Arts profile: Vancouver Island artist Roy Henry Vickers reflects on his artistic journey over four decades
Peace, recovery, clarity
By Jennifer Foden
When reflecting back on more than 40 years as an artist, Roy Henry Vickers’s most memorable and treasured accomplishment is his road to recovery.
Once a substance user, Vickers overcame his addiction 24 years ago. “In 1992, my most successful year as far as earnings, I set out to find some peace and order in my busy life,” recalls Vickers. “I found that road to recovery back in ’92 and established a solid base as a sweat lodge leader and found my spiritual journey of peace.” In 1994 he created VisionQuest, a non-profit organization designed to help individuals struggling with various addictions.
As a 70-year-old B.C. First Nations artist, carver, speaker, author, publisher, designer—Vickers has a long list of accomplishments. In 1987, the provincial government gifted an original Vickers painting, A Meeting of Chiefs, to Queen Elizabeth II on a visit to Vancouver for the Commonwealth Summit. In 1993, proofs of his print, The Homecoming, were the province’s gift to then American president Bill Clinton and Russian president Boris Yeltsin. He has created more than 20 totem poles,which was for ’94 Commonwealth Games in Victoria). In 1998, he received the Order of British Columbia, and, in 2006, was made a Member of the Order of Canada.
Vickers was born in Greenville on the Nass River and raised in Hazelton (450 km northwest of Prince George), Kitkatla, and Victoria. He says his B.C. roots have impacted his work, giving him knowledge and inspiration. “The Tsimshian, Haida, and Kwakwaka’wakw lineage, added to the English, continually give me insights and inspiration from the land and people,” he says. “We are part of all our ancestors, our ancestors are part of the land. We are connected to the Earth, our mother.”
This Pacific Northwest inspiration is present in all his art—from painting and carving to printmaking and beyond. His work can be found in collections and galleries around the world, including the Eagle Aerie Gallery in Tofino, which is owned by Vickers. He has also published several books showcasing collections of his artwork.
His newest book, Peace Dancer, co-authored by Robert ‘Lucky’ Budd, tells the legend of some children, who, thousands of years ago in the village of Kitkatla, capture and mistreat a crow while pretending to be hunters. This disrespects the Chief of the Heavens, who creates a powerful storm to flood the village.
The villagers are forced to abandon their homes, and, as sea levels rise, they promise to teach their children about the value of all life. When the rain stops, the villagers appoint a chief to perform the Peace Dance at future potlaches to pass on the story of the flood and to teach future generations about respect. Peace Dancer, the fourth and final installment in Vickers’s bestselling Northwest Coast Legends series, is a beautiful combination of storytelling and art. It not only features a story that, according to Vickers, should “remind us that we should walk with respect on our journey through life on this tiny planet no matter where we live,” it is illustrated by 18 new works of art by Vickers himself.
On a long career:
“Seventy years old! It’s hard to believe I left Ksan School of Art back in ’74 to embark on a career as an artist. My art teacher, Mr. West, back in 1966, told me I would need to discover myself and express myself from the uniqueness of who I am.”

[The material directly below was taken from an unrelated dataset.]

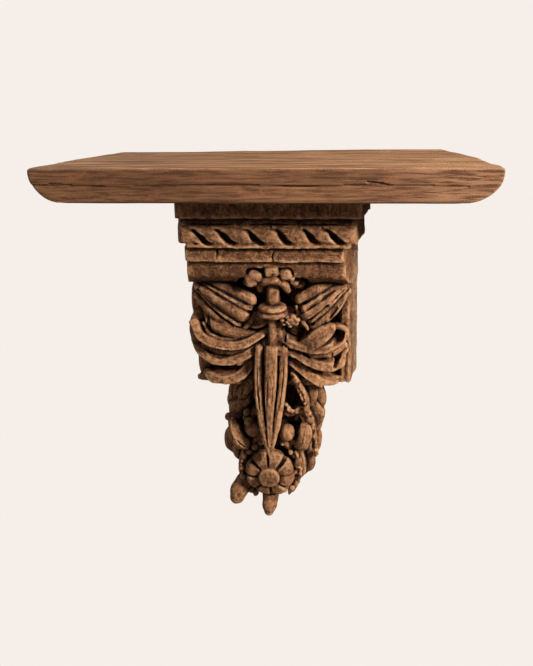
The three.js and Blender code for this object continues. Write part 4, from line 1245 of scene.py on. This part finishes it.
def corbel_wood():
    p = Paint("corbel_wood")
    place = p.parts(p.coords)

    def between(start_drop, end_drop):
        """A mask that comes in between two drops below the block's top."""
        return p.ramp(place[2], (block_top - start_drop) * MM, (block_top - end_drop) * MM)

    wide = p.noise(p.coords, 16, 3, 0.6)
    patch = p.noise(p.coords, 42, 4, 0.6)
    blotch = p.noise(p.coords, 130, 4, 0.62)
    fleck = p.noise(p.coords, 330, 5, 0.7)
    speck = p.noise(p.coords, 900, 3, 0.6)
    streak = p.noise(p.stretched((1, 1, 0.05)), 1100, 3, 0.6)
    # The grain runs along the roll and the band, and upright on the abacus and below the band
    abacus = between(30, 20)
    upright = p.math("MAXIMUM", abacus, between(84, 96))
    level_grain = p.noise(p.stretched((0.12, 1, 1)), 480, 6, 0.66, 1.0)
    grain = p.blend(upright, level_grain, p.noise(p.stretched((1, 1, 0.10)), 480, 6, 0.66, 1.4))
    # Brown wood in patches of several sizes, paler on the plain right margin
    margin = p.times(p.ramp(place[0], 0.084, 0.090), between(50, 90))
    p.colour = p.mix(p.ramp(wide, 0.36, 0.64), shade(94, 57, 36), shade(126, 82, 52))
    p.tint(p.ramp(patch, 0.48, 0.64), 0.8, (158, 110, 72))
    p.tint(p.ramp(blotch, 0.50, 0.64), 0.75, (78, 45, 27))
    p.tint(margin, 0.7, (168, 134, 106))
    p.tint(p.ramp(fleck, 0.52, 0.60), 0.72, (52, 30, 18))
    p.tint(p.ramp(fleck, 0.46, 0.34), 0.45, (190, 144, 98))
    # Grain, streaks, specks and fine cracks
    p.tint(p.ramp(grain, 0.56, 0.36), 0.85, (64, 37, 22))
    strength = p.plus(0.34, p.times(p.math("MAXIMUM", abacus, margin), 0.5))
    p.tint(p.ramp(streak, 0.56, 0.72), strength, (40, 23, 14))
    p.tint(p.ramp(speck, 0.58, 0.76), 0.4, (186, 142, 100))
    crack = p.noise(p.stretched((1, 1, 0.3)), 75, 2, 0.5, 0.8)
    crack = p.math("ABSOLUTE", p.math("SUBTRACT", crack, 0.5))
    crack = p.times(p.ramp(crack, 0.010, 0.003), p.ramp(patch, 0.48, 0.6))
    p.tint(crack, 0.8, (26, 15, 9))
    # Worn edges, dust in the deep places, and a painted highlight on the faces that stand proud
    p.tint(p.times(p.ramp(p.layer("worn"), 0.46, 0.36), p.ramp(blotch, 0.36, 0.58)), 0.7, (190, 148, 114))
    dusty = p.ramp(p.noise(p.coords, 60, 3, 0.6), 0.54, 0.66)
    p.tint(p.times(p.ramp(p.layer("deep"), 0.5, 0.6), dusty), 0.34, (100, 84, 72))
    # Painted highlight: the faces that stand proud of the recesses are painted paler, where light falls
    proud_highlight = p.times(p.ramp(p.layer("deep"), 0.47, 0.30), p.ramp(p.layer("worn"), 0.53, 0.49))
    proud_highlight = p.times(proud_highlight, p.ramp(p.noise(p.coords, 210, 6, 0.75), 0.40, 0.58))
    p.tint(proud_highlight, 0.52, (198, 143, 101))
    # Painted shade: the hollows and creases are painted near black, where shade falls
    deep = p.ramp(p.layer("deep"), 0.55, 0.70)
    crease = p.times(p.ramp(p.layer("worn"), 0.55, 0.65), 0.7)
    hollow = p.math("MAXIMUM", p.ramp(p.layer("hollow"), 0.51, 0.65), crease)
    p.tint(p.rest(p.times(p.rest(hollow), p.rest(deep))), 0.96, (13, 8, 5))
    height = p.plus(p.times(grain, 0.7), p.times(speck, 0.25))
    height = p.plus(height, p.plus(p.times(blotch, 0.8), p.times(fleck, 0.9)))
    height = p.math("SUBTRACT", height, p.times(crack, 0.8))
    return p.finish(p.plus(0.54, p.times(patch, 0.3)), height, 0.95, 0.0024)


def board_wood():
    p = Paint("board_wood")
    wide = p.noise(p.stretched((0.35, 1, 1)), 14, 3, 0.6)
    bands = p.noise(p.stretched((0.06, 0.9, 1)), 150, 5, 0.68, 1.4)
    drift = p.noise(p.stretched((0.05, 0.75, 1)), 170, 5, 0.72, 0.8)
    grain = p.noise(p.stretched((0.07, 1, 1)), 460, 6, 0.62, 0.5)
    streak = p.ramp(p.noise(p.stretched((0.04, 1, 1)), 1200, 3, 0.6), 0.58, 0.74)
    speck = p.noise(p.coords, 700, 3, 0.6)
    # Painted light: the top is painted paler than the edges, as lit from above
    p.colour = p.mix(p.ramp(drift, 0.42, 0.58), shade(190, 145, 108), shade(122, 85, 58))
    p.tint(p.ramp(bands, 0.52, 0.66), 0.5, (112, 76, 52))
    p.tint(p.ramp(grain, 0.6, 0.36), 0.5, (124, 86, 58))
    painted_light_top = p.colour
    # Brown wood with bands, grain and streaks along it
    p.colour = p.mix(p.ramp(wide, 0.34, 0.66), shade(104, 69, 46), shade(130, 90, 62))
    p.tint(p.ramp(bands, 0.42, 0.68), 0.7, (84, 54, 36))
    p.tint(p.ramp(grain, 0.58, 0.36), 0.8, (64, 40, 27))
    p.tint(streak, 0.5, (44, 27, 18))
    p.tint(p.ramp(p.noise(p.stretched((0.5, 1, 1)), 60, 5, 0.7), 0.54, 0.68), 0.4, (150, 92, 62))
    # The right end is paler, and so are worn edges, while the seam and the splits are dark
    pale_end = p.times(p.ramp(p.parts(p.coords)[0], 0.09, 0.20), p.ramp(grain, 0.38, 0.58))
    p.tint(pale_end, 0.3, (172, 128, 98))
    p.tint(p.ramp(speck, 0.58, 0.76), 0.4, (160, 120, 86))
    p.tint(p.times(p.ramp(p.layer("worn"), 0.47, 0.36), p.ramp(speck, 0.3, 0.6)), 0.42, (170, 128, 96))
    p.tint(p.ramp(p.layer("hollow"), 0.53, 0.70), 0.75, (28, 16, 10))
    # Faces that point up take the paler top colour: painted light from above
    upward = p.parts(p.add("ShaderNodeNewGeometry").outputs["Normal"])[2]
    p.colour = p.mix(p.times(p.ramp(upward, 0.6, 0.95), 0.85), p.colour, painted_light_top)
    height = p.plus(p.times(grain, 0.7), p.times(speck, 0.15))
    height = p.math("SUBTRACT", height, p.times(streak, 0.3))
    return p.finish(p.plus(0.74, p.times(bands, 0.2)), height, 0.4, 0.001)


corbel_piece.data.materials.clear()
corbel_piece.data.materials.append(corbel_wood())
board_piece.data.materials.clear()
board_piece.data.materials.append(board_wood())

for piece, cad_node, slot_name in (
    (corbel_piece, "carved_corbel", "corbel_wood"),
    (board_piece, "shelf_board", "board_wood"),
):
    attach(piece, "root")
    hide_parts(cad_node)


# Stage, light and camera

def seen_and_lit(nodes, links, seen, lit, output):
    """Shows one shader to the camera and lights the object with the other."""
    mixed = node(nodes, "ShaderNodeMixShader")
    links.new(node(nodes, "ShaderNodeLightPath").outputs["Is Camera Ray"], mixed.inputs[0])
    links.new(lit.outputs[0], mixed.inputs[1])
    links.new(seen.outputs[0], mixed.inputs[2])
    links.new(mixed.outputs[0], node(nodes, output).inputs["Surface"])


def coloured(nodes, kind, colour):
    made = node(nodes, kind)
    made.inputs["Color"].default_value = colour
    return made


def stage():
    """A plain pale floor and room: seen, they are one even colour; lighting, they are a soft dim fill."""
    pale = shade(246, 239, 233)
    floor_material, nodes, links = shader("pale_floor")
    seen = coloured(nodes, "ShaderNodeEmission", pale)
    lit = coloured(nodes, "ShaderNodeBsdfDiffuse", shade(200, 190, 180))
    seen_and_lit(nodes, links, seen, lit, "ShaderNodeOutputMaterial")
    data = bpy.data.meshes.new("floor")
    reach, drop = 30.0, -1.6
    corners = [(-reach, -reach, drop), (reach, -reach, drop), (reach, reach, drop), (-reach, reach, drop)]
    data.from_pydata(corners, [], [(0, 1, 2, 3)])
    data.materials.append(floor_material)
    floor = bpy.data.objects.new("floor", data)
    bpy.context.scene.collection.objects.link(floor)
    world = bpy.data.worlds.new("pale_room")
    bpy.context.scene.world = world
    world.use_nodes = True
    nodes, links = world.node_tree.nodes, world.node_tree.links
    nodes.clear()
    seen = coloured(nodes, "ShaderNodeBackground", pale)
    lit = coloured(nodes, "ShaderNodeBackground", pale)
    lit.inputs["Strength"].default_value = 0.15
    seen_and_lit(nodes, links, seen, lit, "ShaderNodeOutputWorld")


def lamp(name, place, size, power, aim=(0, -0.08, 0)):
    data = bpy.data.lights.new(name, "AREA")
    data.shape = "SQUARE"
    data.size = size
    data.energy = power
    data.color = (1.0, 0.965, 0.90)
    made = bpy.data.objects.new(name, data)
    made.location = place
    made.rotation_mode = "QUATERNION"
    made.rotation_quaternion = (Vector(aim) - Vector(place)).to_track_quat("-Z", "Y")
    bpy.context.scene.collection.objects.link(made)


def camera():
    """The camera that took the photograph: where it stood, how it was turned, how it was framed."""
    stood = Vector((76.1, -804.5, board_top + 62.7)) * MM
    pitch, yaw, roll = (math.radians(a) for a in (11.66, 3.32, -0.40))
    frame_height, focal, shift_right, shift_down = 666, 646.6, 40, 100
    data = bpy.data.cameras.new("camera")
    data.sensor_width = 36
    data.sensor_fit = "AUTO"
    data.lens = focal / frame_height * data.sensor_width
    data.shift_x = -shift_right / frame_height
    data.shift_y = -shift_down / frame_height
    data.clip_start = 0.05
    data.clip_end = 100
    made = bpy.data.objects.new("camera", data)
    ahead = Vector((
        -math.sin(yaw) * math.cos(pitch), math.cos(yaw) * math.cos(pitch), -math.sin(pitch),
    ))
    right = ahead.cross(Vector((0, 0, 1))).normalized()
    up = right.cross(ahead)
    right, up = right * math.cos(roll) + up * math.sin(roll), up * math.cos(roll) - right * math.sin(roll)
    made.matrix_world = Matrix((
        (right.x, up.x, -ahead.x, stood.x), (right.y, up.y, -ahead.y, stood.y),
        (right.z, up.z, -ahead.z, stood.z), (0, 0, 0, 1),
    ))
    bpy.context.scene.collection.objects.link(made)
    bpy.context.scene.camera = made


stage()
lamp("key", (1.15, -0.90, 0.72), 0.26, 54)
lamp("fill", (-0.5, -2.2, 0.3), 1.0, 4.8)
lamp("rim", (-1.3, 0.75, 0.5), 1.4, 11)
camera()
bpy.context.scene.view_settings.view_transform = "Standard"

On advice to emerging artists:
“The greatest advice at this point would be to work hard with the gift that is given to you. Find the uniqueness that is you, get to know yourself and create from your uniqueness. You are the only person in the world that can do that. Another way I say this is, ‘Stand in the strength, truth, and beauty of who you are and create from that place.’ Find a way to look in the mirror and say, ‘I love you in all your imperfections.’ The harder you work, the greater the reward. Our gift to the world is what we do with the gift that is given to us.”
On his personal favourite:
“I do not have a favourite piece of art. Each creation is a unique and special story. I always use the analogy of my children: I have no favourites—they are all my favourites!”
On how his struggles in early life impacted his work:
“We who walk this Earth have four faces in life: the face of the baby, who is dependent on caregivers; the face of youth, who are called to overcome the challenges of life; the face of the middle-aged, who come to understand that life is not just about challenge and enjoy the ever-present humour; and, lastly, the face of the elder, who becomes attached to the spiritual aspects of life. As an elder, I look back on the addictive personality and calamity of my personal life and see the healing journey and how the healing has brought a humility and peace in knowing I continually strive to be a better human being. My healing gives a dimension to knowledge that enables my vision to be clear. Clarity of vision attached to inspiration impacts my creativity with strength and resolve. The great impact of all this on my life’s work is keeping me aware of the short time we have to live and contribute, and a growing desire to teach through all avenues available.”